В последней главе мне бы хотелось напомнить о многообразии способов, посредством которых техника создает новые конфигурации времени, и указать возможные направления более эффективного обращения со временем. Эта задача включает два широких аспекта. Оба они подразумевают переход от обсуждения того, как цифровые устройства колонизируют наше время, к более политическому вопросу о том, как распределяется время и насколько оно ценится. Первым аспектом является сокращение времени работы в пользу досуга. Эта территория становится более сложной для изучения по мере того, как ИКТ стирают грань между домом и работой.
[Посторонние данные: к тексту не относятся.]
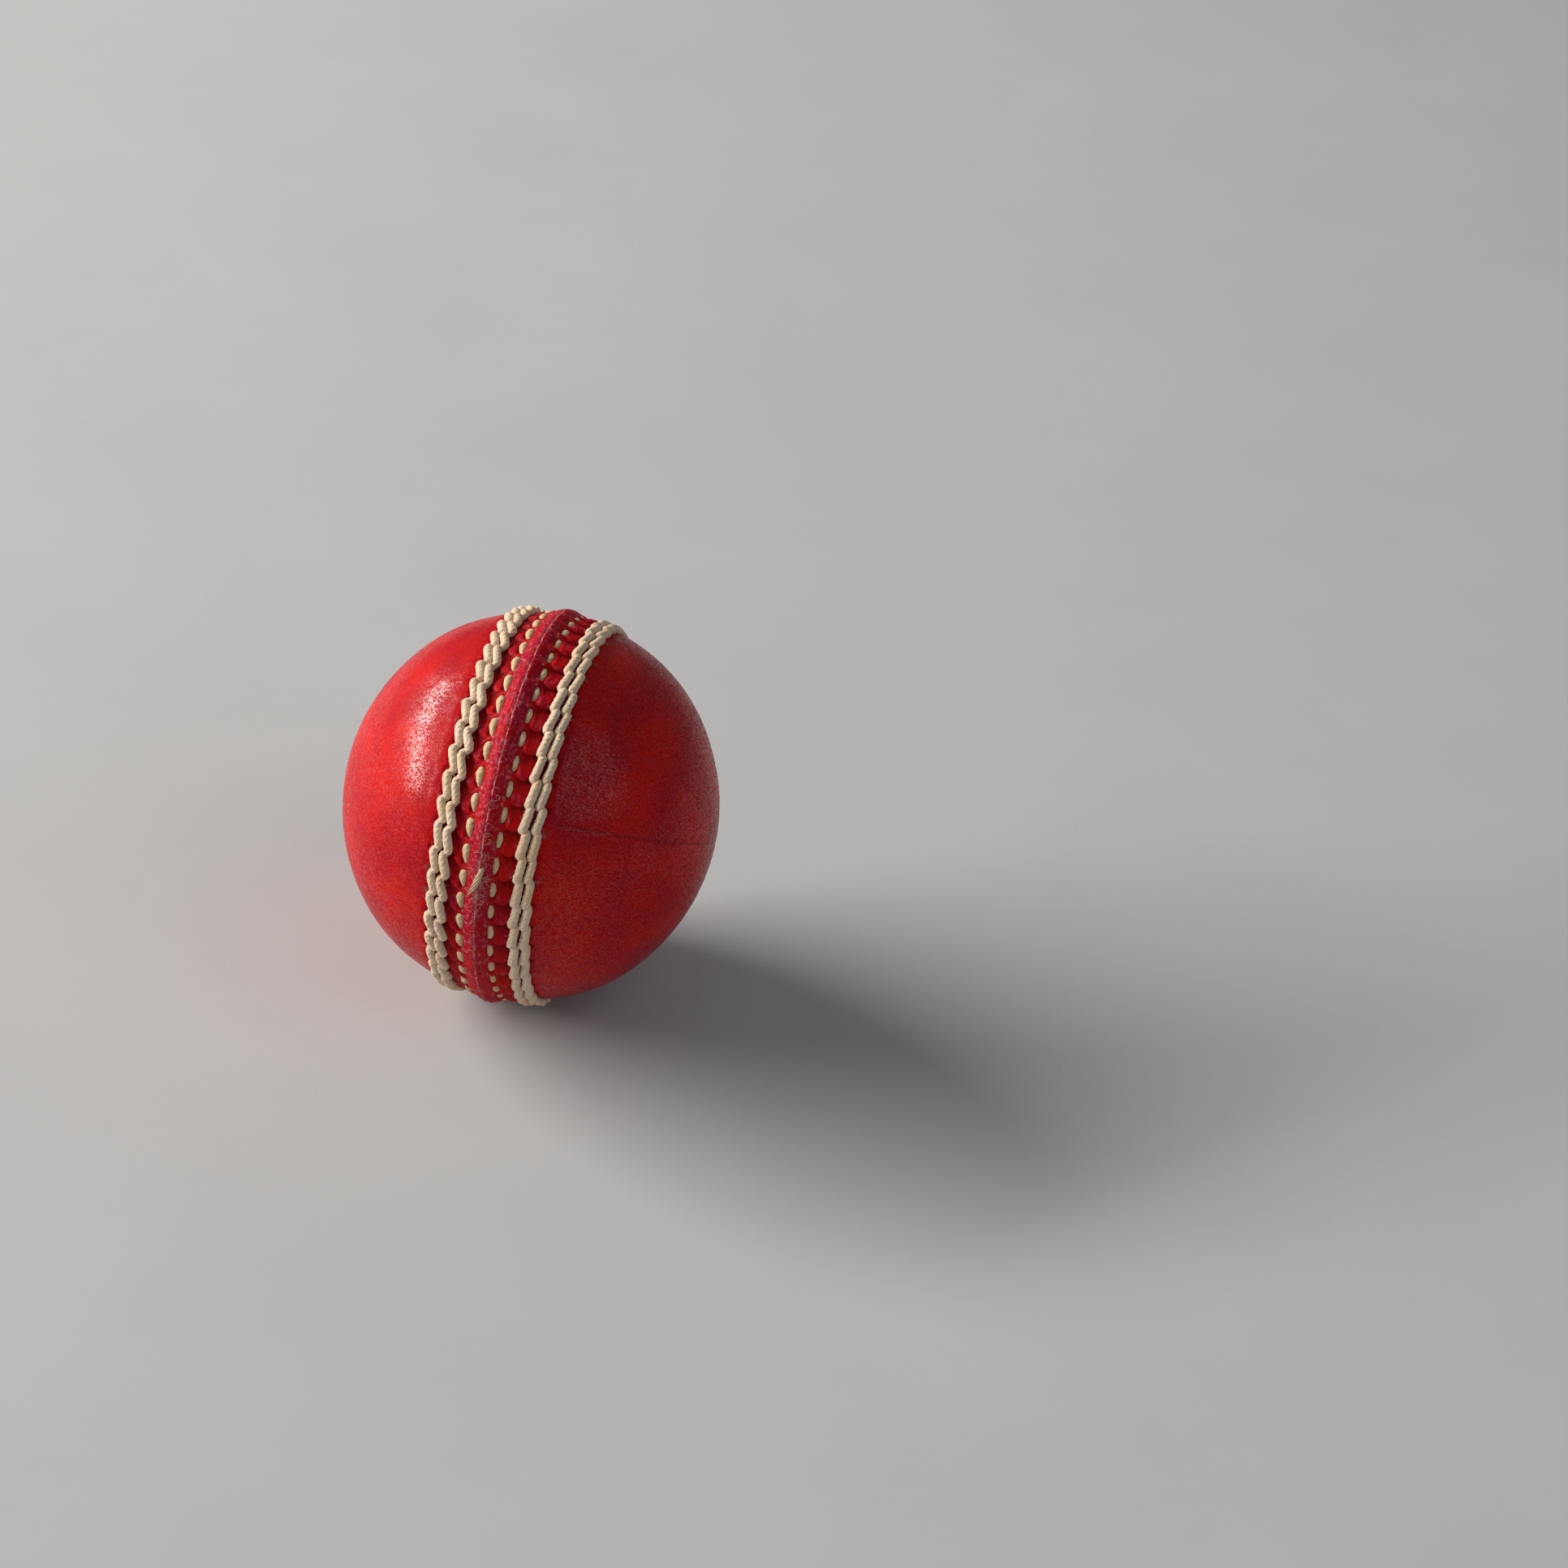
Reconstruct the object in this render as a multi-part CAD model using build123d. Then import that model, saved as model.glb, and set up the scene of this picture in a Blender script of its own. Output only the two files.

Второй аспект, носящий несколько спекулятивный характер, связан с тем, можем ли мы изменять текстуру и темп жизни и какую роль в этом процессе может играть техника. Я рассмотрю их по очереди.
Новый взгляд на рабочее время
Один мой молодой коллега однажды упомянул, что пользуется специальным приложением для смартфона, чтобы более эффективно использовать свое время. Это приложение позволяло точно отслеживать, чем вы занимались в ту или иную минуту. Насколько я знаю, он не был участником движения «Измерение себя» (quantified self), члены которого при помощи технологий персонального мониторинга фиксируют каждый свой шаг[297]
. Едва ли нужно говорить, что эта разновидность самоконтроля представляет собой крайне индивидуализированную реакцию на коллективные проблемы, но в глазах моего коллеги новейшие устройства являются мощным ресурсом, позволяющим контролировать время. Подобные приложения основываются на давней вере тайм-менеджмента в безграничные блага ускорения, в то, что мы должны двигаться быстрее. Иными словами, всякое время подгоняется под стандартную метрику: тратить время попусту нехорошо и нам следует максимально повышать свою производительность.То, как мы используем свое время, принципиально зависит от темпоральных параметров работы. Однако в том, как мы трудимся, нет ничего естественного или неизбежного. Как мы видели в главе 2, идея о том, что труд измеряется и регулируется линейным часовым временем, — относительно современная черта индустриальных обществ. Стремление к максимизации скорости и эффективности, дисциплинированное и экономное использование времени стали правилом лишь в рыночной экономике, где время — деньги. В наше время уже не все работники начинают и заканчивают работу по часам, но логика индустриального времени продолжает существовать, влияя на то, какой мы видим свою жизнь.
Самый простой способ ослабить нехватку времени состоит в том, чтобы сократить продолжительность рабочего дня. Достаточно напомнить себе о долгих, изнурительных часах работы в прежние эпохи, чтобы осознать, насколько мы уже далеки от этого. Продолжительность рабочего дня стремительно сокращалась в 1870–1930 гг., и Кейнс полагал, что это сокращение продолжится и дальше. Учреждение стандартного восьмичасового рабочего дня и пятидневной рабочей недели в десятилетия после Второй мировой войны было эпохальным достижением социальной демократии XX в.
Однако тенденция к сокращению рабочего дня ослабла, а в некоторых случаях и вовсе сменилась на противоположную. В своей книге «Достаточно — это сколько?» Роберт и Эдвард Скидельски, принимая вызов Кейнса, пытаются ответить, почему это произошло: «Мы, обитатели богатого мира, в среднем живем в 4–5 раз лучше, чем в 1930 г., но средняя продолжительность рабочего дня с тех пор сократилась лишь на одну пятую»[298]
.Они предлагают двоякое объяснение того, почему сохранился длинный рабочий день: капиталистическая экономика позволяет нанимателям диктовать продолжительность и условия труда, и в то же время эта экономика пробуждает в нас ненасытный аппетит к потребительским товарам. Однако по сути наше пристрастие к труду и гиперпотреблению вызвано тем, что мы перестали обсуждать идею хорошей жизни, в которой досуг ценился бы сам по себе. Схожим образом социолог Джулиет Шор ставит новые принципы распределения времени в центр своей работы «Изобилие: новая экономика подлинного богатства»[299]
. Подобно Роберту и Эдварду Скидельски, она выступает против культуры длинных рабочих дней, неограниченного роста и сверхпотребления. Согласно Шор, мы должны пересмотреть наши представления о благосостоянии, так как миллионы американцев утратили контроль над основополагающим ритмом своей повседневной жизни: «они слишком много работают, слишком быстро едят, слишком мало общаются, слишком много ездят на машинах и сидят в транспорте, никогда не высыпаются и в придачу постоянно чувствуют себя измотанными».